The first release of anything as big as KDE is bound to have some issues, and it does. Others agree with me; see KDE developer Aaron Siego's blog, and also this poll (when I viewed it on 2008-02-03, results were 12% "Works Great", 48% "Works but buggy", and 40% "still too buggy"). I'm hoping that 4.0.1 will correct some of these, and that the rest will come without too much delay (4.1). I quite like KDE 4, have been using it for a few days, and look forward to being able to deploy it as my standard desktop when it's fully ready.
Reply from Anonymous at 2008-02-06 13:58:15.841

Sure enough, on 2008-02-05, the KDE team announced 4.0.1, which fixes a few of the issues mentioned.

Reply from Ian Darwin at 2008-02-06 18:39:24.869

Yes, 4.0.1 is indeed out, and fixes a raft of small problems. I'm trying to get some of it working on OpenBSD now. The Kopete plugin for irc is still commented out(!).

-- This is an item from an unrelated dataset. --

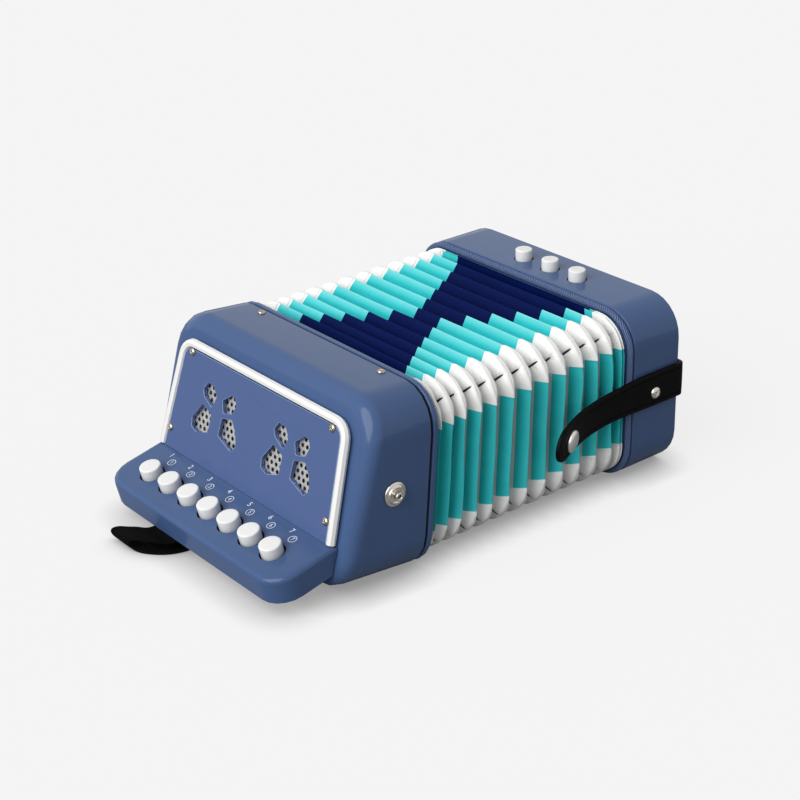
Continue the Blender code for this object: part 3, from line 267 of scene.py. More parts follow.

I guess 4.1.0 will be the release that's really working. -- Ian

Reply from Anonymous at 2009-06-26 20:58:22.053

Has KDE4 improved on OpenBSD since you blogged here?

Reply from Ian Darwin at 2009-07-14 19:43:16.547

Not yet -- "someday".

Reply from Mahesh at 2010-06-16 04:43:38.014

Has KDE4 improved on OpenBSD since your last comment? i.e. 2009 July 14

Reply from Ian Darwin at 2010-06-19 13:24:14.3

As a matter of fact it's being worked on this week, now that the compiler has moved to gcc4.